■ Given material ■
◇ ◇ ◇ ◇ ◇

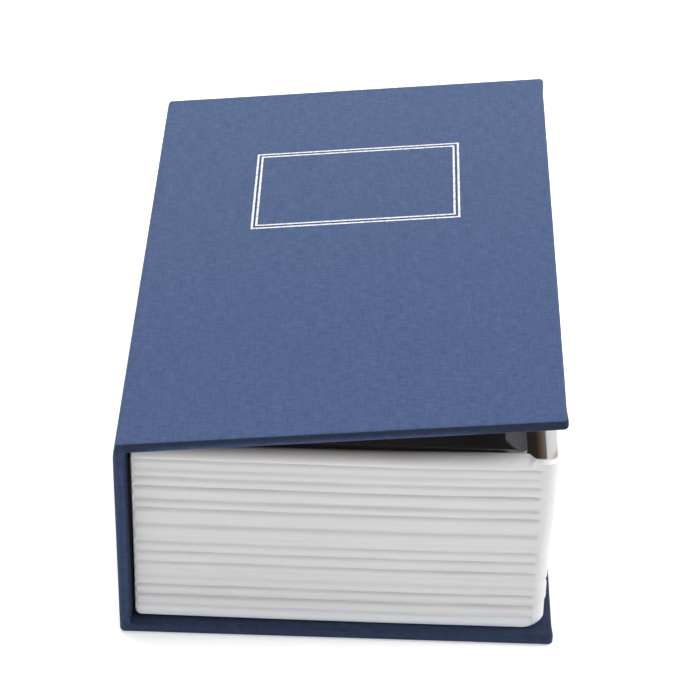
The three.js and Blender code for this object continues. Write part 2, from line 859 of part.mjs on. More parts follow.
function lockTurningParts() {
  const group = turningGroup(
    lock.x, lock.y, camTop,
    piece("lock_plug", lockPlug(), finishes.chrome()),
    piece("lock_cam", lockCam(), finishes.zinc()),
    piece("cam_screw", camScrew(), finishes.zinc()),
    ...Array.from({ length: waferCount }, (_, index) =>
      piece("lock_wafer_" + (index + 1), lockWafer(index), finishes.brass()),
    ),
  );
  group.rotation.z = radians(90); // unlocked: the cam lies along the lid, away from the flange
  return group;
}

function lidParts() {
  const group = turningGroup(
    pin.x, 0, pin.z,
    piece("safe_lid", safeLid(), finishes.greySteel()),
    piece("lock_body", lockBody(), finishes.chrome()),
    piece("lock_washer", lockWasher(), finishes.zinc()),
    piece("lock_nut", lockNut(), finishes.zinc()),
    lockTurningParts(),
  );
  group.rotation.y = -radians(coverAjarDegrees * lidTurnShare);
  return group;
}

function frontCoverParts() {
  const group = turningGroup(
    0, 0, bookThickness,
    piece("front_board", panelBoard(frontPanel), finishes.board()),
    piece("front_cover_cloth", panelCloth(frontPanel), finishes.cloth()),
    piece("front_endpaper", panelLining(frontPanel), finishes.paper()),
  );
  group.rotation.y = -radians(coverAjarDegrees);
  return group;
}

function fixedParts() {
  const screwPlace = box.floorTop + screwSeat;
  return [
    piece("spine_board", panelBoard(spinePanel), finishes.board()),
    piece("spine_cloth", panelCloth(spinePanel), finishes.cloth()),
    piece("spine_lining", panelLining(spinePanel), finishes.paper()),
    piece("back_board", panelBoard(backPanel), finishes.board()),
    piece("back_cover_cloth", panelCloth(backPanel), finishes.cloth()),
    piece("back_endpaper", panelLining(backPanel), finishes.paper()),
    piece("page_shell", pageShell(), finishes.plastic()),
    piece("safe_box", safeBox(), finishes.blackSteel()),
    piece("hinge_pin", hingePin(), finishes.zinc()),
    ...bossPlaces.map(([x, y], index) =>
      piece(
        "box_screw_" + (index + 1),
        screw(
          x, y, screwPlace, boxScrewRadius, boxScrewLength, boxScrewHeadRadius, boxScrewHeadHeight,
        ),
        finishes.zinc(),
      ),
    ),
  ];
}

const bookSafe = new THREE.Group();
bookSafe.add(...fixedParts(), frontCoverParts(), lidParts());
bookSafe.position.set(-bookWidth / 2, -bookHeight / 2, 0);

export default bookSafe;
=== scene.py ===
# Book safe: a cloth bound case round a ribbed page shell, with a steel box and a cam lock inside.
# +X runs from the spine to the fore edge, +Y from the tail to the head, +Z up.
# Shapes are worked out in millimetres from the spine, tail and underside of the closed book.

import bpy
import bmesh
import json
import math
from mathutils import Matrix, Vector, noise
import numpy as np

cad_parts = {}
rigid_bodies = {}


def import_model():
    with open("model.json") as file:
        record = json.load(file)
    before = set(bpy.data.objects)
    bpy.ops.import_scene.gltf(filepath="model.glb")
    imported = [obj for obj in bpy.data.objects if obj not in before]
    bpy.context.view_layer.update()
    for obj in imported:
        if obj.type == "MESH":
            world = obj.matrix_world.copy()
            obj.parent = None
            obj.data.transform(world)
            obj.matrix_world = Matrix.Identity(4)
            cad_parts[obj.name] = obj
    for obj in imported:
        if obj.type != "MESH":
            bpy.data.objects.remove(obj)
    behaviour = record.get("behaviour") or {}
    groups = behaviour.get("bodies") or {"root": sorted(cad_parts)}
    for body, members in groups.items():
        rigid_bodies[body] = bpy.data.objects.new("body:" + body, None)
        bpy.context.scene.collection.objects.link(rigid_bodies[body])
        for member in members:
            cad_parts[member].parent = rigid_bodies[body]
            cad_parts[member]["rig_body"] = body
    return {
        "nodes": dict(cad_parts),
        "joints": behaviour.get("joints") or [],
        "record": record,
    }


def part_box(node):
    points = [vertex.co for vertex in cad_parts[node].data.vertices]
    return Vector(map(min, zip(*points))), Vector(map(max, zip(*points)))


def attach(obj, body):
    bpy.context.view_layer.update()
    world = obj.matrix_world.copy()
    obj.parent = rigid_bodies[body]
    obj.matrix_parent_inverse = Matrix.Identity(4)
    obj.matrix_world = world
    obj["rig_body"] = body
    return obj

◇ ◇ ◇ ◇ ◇

■ Written exercise ■
Reproduce every line of the data verbatim.

■ Written solution ■
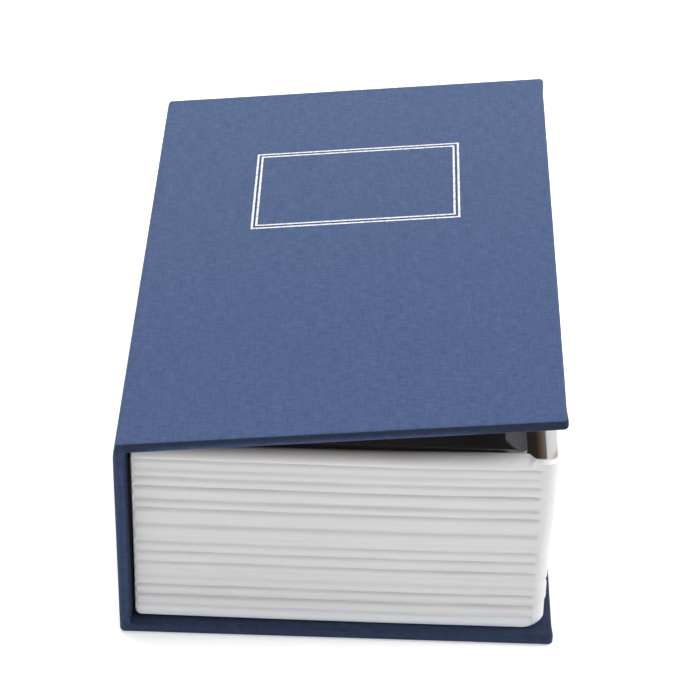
The three.js and Blender code for this object continues. Write part 2, from line 859 of part.mjs on. More parts follow.
function lockTurningParts() {
  const group = turningGroup(
    lock.x, lock.y, camTop,
    piece("lock_plug", lockPlug(), finishes.chrome()),
    piece("lock_cam", lockCam(), finishes.zinc()),
    piece("cam_screw", camScrew(), finishes.zinc()),
    ...Array.from({ length: waferCount }, (_, index) =>
      piece("lock_wafer_" + (index + 1), lockWafer(index), finishes.brass()),
    ),
  );
  group.rotation.z = radians(90); // unlocked: the cam lies along the lid, away from the flange
  return group;
}

function lidParts() {
  const group = turningGroup(
    pin.x, 0, pin.z,
    piece("safe_lid", safeLid(), finishes.greySteel()),
    piece("lock_body", lockBody(), finishes.chrome()),
    piece("lock_washer", lockWasher(), finishes.zinc()),
    piece("lock_nut", lockNut(), finishes.zinc()),
    lockTurningParts(),
  );
  group.rotation.y = -radians(coverAjarDegrees * lidTurnShare);
  return group;
}

function frontCoverParts() {
  const group = turningGroup(
    0, 0, bookThickness,
    piece("front_board", panelBoard(frontPanel), finishes.board()),
    piece("front_cover_cloth", panelCloth(frontPanel), finishes.cloth()),
    piece("front_endpaper", panelLining(frontPanel), finishes.paper()),
  );
  group.rotation.y = -radians(coverAjarDegrees);
  return group;
}

function fixedParts() {
  const screwPlace = box.floorTop + screwSeat;
  return [
    piece("spine_board", panelBoard(spinePanel), finishes.board()),
    piece("spine_cloth", panelCloth(spinePanel), finishes.cloth()),
    piece("spine_lining", panelLining(spinePanel), finishes.paper()),
    piece("back_board", panelBoard(backPanel), finishes.board()),
    piece("back_cover_cloth", panelCloth(backPanel), finishes.cloth()),
    piece("back_endpaper", panelLining(backPanel), finishes.paper()),
    piece("page_shell", pageShell(), finishes.plastic()),
    piece("safe_box", safeBox(), finishes.blackSteel()),
    piece("hinge_pin", hingePin(), finishes.zinc()),
    ...bossPlaces.map(([x, y], index) =>
      piece(
        "box_screw_" + (index + 1),
        screw(
          x, y, screwPlace, boxScrewRadius, boxScrewLength, boxScrewHeadRadius, boxScrewHeadHeight,
        ),
        finishes.zinc(),
      ),
    ),
  ];
}

const bookSafe = new THREE.Group();
bookSafe.add(...fixedParts(), frontCoverParts(), lidParts());
bookSafe.position.set(-bookWidth / 2, -bookHeight / 2, 0);

export default bookSafe;
=== scene.py ===
# Book safe: a cloth bound case round a ribbed page shell, with a steel box and a cam lock inside.
# +X runs from the spine to the fore edge, +Y from the tail to the head, +Z up.
# Shapes are worked out in millimetres from the spine, tail and underside of the closed book.

import bpy
import bmesh
import json
import math
from mathutils import Matrix, Vector, noise
import numpy as np

cad_parts = {}
rigid_bodies = {}


def import_model():
    with open("model.json") as file:
        record = json.load(file)
    before = set(bpy.data.objects)
    bpy.ops.import_scene.gltf(filepath="model.glb")
    imported = [obj for obj in bpy.data.objects if obj not in before]
    bpy.context.view_layer.update()
    for obj in imported:
        if obj.type == "MESH":
            world = obj.matrix_world.copy()
            obj.parent = None
            obj.data.transform(world)
            obj.matrix_world = Matrix.Identity(4)
            cad_parts[obj.name] = obj
    for obj in imported:
        if obj.type != "MESH":
            bpy.data.objects.remove(obj)
    behaviour = record.get("behaviour") or {}
    groups = behaviour.get("bodies") or {"root": sorted(cad_parts)}
    for body, members in groups.items():
        rigid_bodies[body] = bpy.data.objects.new("body:" + body, None)
        bpy.context.scene.collection.objects.link(rigid_bodies[body])
        for member in members:
            cad_parts[member].parent = rigid_bodies[body]
            cad_parts[member]["rig_body"] = body
    return {
        "nodes": dict(cad_parts),
        "joints": behaviour.get("joints") or [],
        "record": record,
    }


def part_box(node):
    points = [vertex.co for vertex in cad_parts[node].data.vertices]
    return Vector(map(min, zip(*points))), Vector(map(max, zip(*points)))


def attach(obj, body):
    bpy.context.view_layer.update()
    world = obj.matrix_world.copy()
    obj.parent = rigid_bodies[body]
    obj.matrix_parent_inverse = Matrix.Identity(4)
    obj.matrix_world = world
    obj["rig_body"] = body
    return obj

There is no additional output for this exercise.